» **Written exercise**:
Restate the whole listing exactly.

» **Material for this task**:
------------------------------------------------
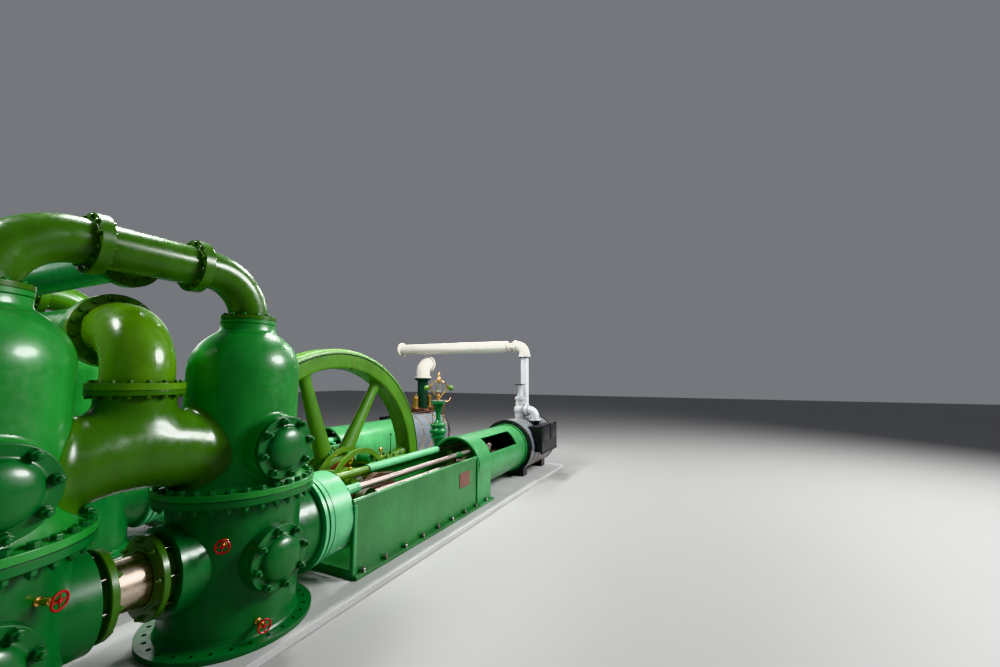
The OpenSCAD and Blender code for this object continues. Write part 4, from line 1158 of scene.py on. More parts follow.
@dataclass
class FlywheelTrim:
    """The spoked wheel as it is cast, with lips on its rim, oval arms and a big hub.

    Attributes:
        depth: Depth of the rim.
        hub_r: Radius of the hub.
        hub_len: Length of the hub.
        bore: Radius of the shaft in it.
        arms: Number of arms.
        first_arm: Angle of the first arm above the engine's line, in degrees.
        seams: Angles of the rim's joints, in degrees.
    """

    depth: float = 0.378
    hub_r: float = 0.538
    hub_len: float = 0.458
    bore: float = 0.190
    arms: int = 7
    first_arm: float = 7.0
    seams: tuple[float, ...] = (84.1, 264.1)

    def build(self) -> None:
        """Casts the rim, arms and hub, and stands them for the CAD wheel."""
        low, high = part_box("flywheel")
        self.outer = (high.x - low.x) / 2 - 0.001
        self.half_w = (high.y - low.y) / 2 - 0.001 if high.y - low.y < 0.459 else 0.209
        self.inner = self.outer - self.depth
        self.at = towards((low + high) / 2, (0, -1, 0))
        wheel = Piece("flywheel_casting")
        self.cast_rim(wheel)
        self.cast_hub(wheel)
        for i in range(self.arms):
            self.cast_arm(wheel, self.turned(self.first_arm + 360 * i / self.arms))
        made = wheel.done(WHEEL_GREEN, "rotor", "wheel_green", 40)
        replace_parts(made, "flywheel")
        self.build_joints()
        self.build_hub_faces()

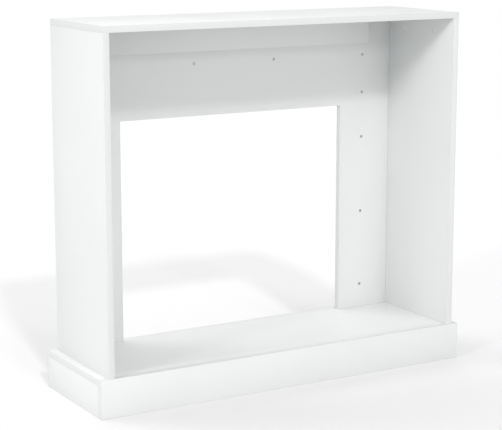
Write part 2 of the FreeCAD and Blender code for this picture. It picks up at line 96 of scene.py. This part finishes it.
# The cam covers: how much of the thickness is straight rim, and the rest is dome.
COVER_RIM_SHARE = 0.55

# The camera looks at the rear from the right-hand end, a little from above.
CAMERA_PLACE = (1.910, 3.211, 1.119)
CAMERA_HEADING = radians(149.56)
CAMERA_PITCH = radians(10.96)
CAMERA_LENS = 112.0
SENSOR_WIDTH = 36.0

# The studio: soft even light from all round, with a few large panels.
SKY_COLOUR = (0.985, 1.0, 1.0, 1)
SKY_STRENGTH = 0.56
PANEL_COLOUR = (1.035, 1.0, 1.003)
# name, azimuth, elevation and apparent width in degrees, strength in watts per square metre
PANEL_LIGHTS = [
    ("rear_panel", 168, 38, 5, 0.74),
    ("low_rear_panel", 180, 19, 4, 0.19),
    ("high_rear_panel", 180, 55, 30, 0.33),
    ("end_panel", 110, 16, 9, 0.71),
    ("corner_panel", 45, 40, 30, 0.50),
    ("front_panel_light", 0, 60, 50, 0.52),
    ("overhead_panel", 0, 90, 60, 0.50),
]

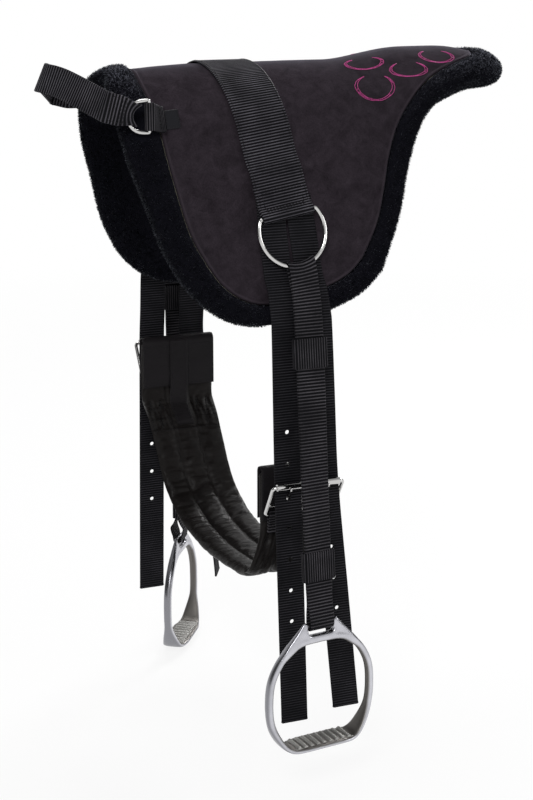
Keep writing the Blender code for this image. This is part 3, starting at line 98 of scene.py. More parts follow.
------------------------------------------------
» **The result**:
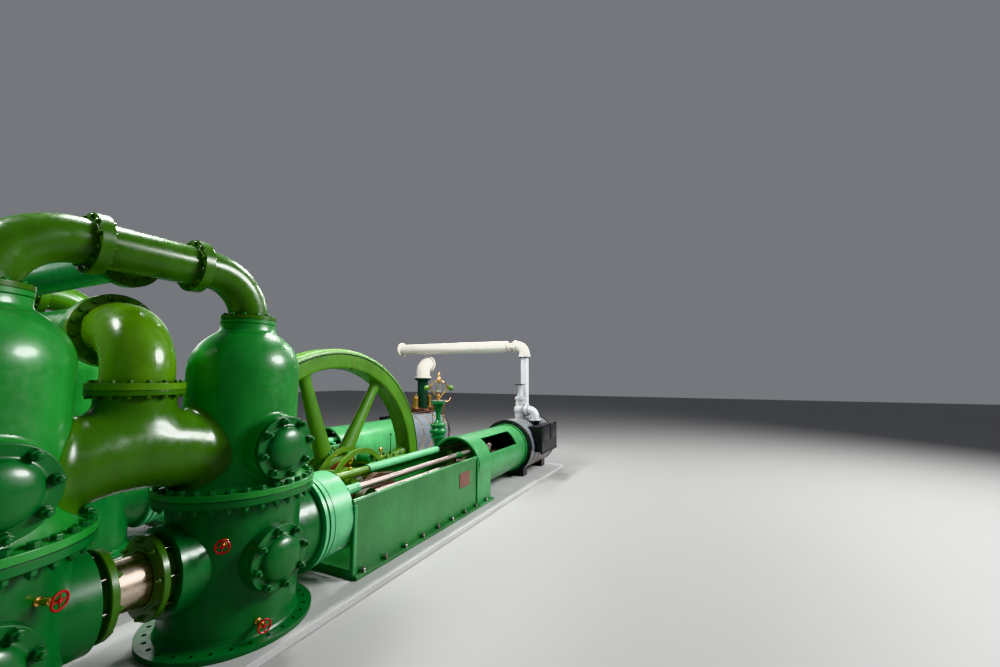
The OpenSCAD and Blender code for this object continues. Write part 4, from line 1158 of scene.py on. More parts follow.
@dataclass
class FlywheelTrim:
    """The spoked wheel as it is cast, with lips on its rim, oval arms and a big hub.

    Attributes:
        depth: Depth of the rim.
        hub_r: Radius of the hub.
        hub_len: Length of the hub.
        bore: Radius of the shaft in it.
        arms: Number of arms.
        first_arm: Angle of the first arm above the engine's line, in degrees.
        seams: Angles of the rim's joints, in degrees.
    """

    depth: float = 0.378
    hub_r: float = 0.538
    hub_len: float = 0.458
    bore: float = 0.190
    arms: int = 7
    first_arm: float = 7.0
    seams: tuple[float, ...] = (84.1, 264.1)

    def build(self) -> None:
        """Casts the rim, arms and hub, and stands them for the CAD wheel."""
        low, high = part_box("flywheel")
        self.outer = (high.x - low.x) / 2 - 0.001
        self.half_w = (high.y - low.y) / 2 - 0.001 if high.y - low.y < 0.459 else 0.209
        self.inner = self.outer - self.depth
        self.at = towards((low + high) / 2, (0, -1, 0))
        wheel = Piece("flywheel_casting")
        self.cast_rim(wheel)
        self.cast_hub(wheel)
        for i in range(self.arms):
            self.cast_arm(wheel, self.turned(self.first_arm + 360 * i / self.arms))
        made = wheel.done(WHEEL_GREEN, "rotor", "wheel_green", 40)
        replace_parts(made, "flywheel")
        self.build_joints()
        self.build_hub_faces()

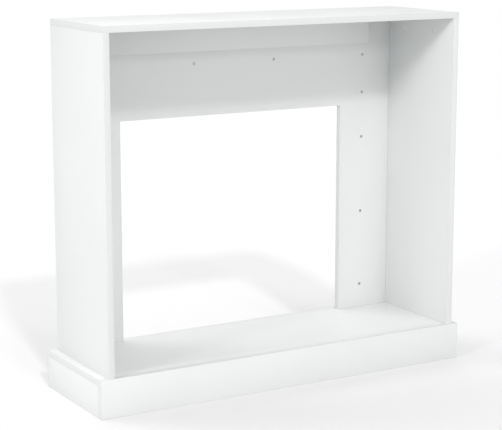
Write part 2 of the FreeCAD and Blender code for this picture. It picks up at line 96 of scene.py. This part finishes it.
# The cam covers: how much of the thickness is straight rim, and the rest is dome.
COVER_RIM_SHARE = 0.55

# The camera looks at the rear from the right-hand end, a little from above.
CAMERA_PLACE = (1.910, 3.211, 1.119)
CAMERA_HEADING = radians(149.56)
CAMERA_PITCH = radians(10.96)
CAMERA_LENS = 112.0
SENSOR_WIDTH = 36.0

# The studio: soft even light from all round, with a few large panels.
SKY_COLOUR = (0.985, 1.0, 1.0, 1)
SKY_STRENGTH = 0.56
PANEL_COLOUR = (1.035, 1.0, 1.003)
# name, azimuth, elevation and apparent width in degrees, strength in watts per square metre
PANEL_LIGHTS = [
    ("rear_panel", 168, 38, 5, 0.74),
    ("low_rear_panel", 180, 19, 4, 0.19),
    ("high_rear_panel", 180, 55, 30, 0.33),
    ("end_panel", 110, 16, 9, 0.71),
    ("corner_panel", 45, 40, 30, 0.50),
    ("front_panel_light", 0, 60, 50, 0.52),
    ("overhead_panel", 0, 90, 60, 0.50),
]

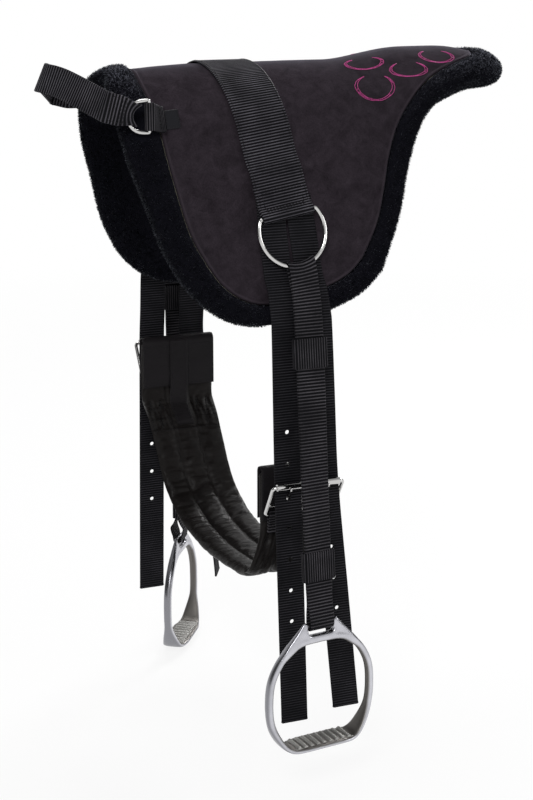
Keep writing the Blender code for this image. This is part 3, starting at line 98 of scene.py. More parts follow.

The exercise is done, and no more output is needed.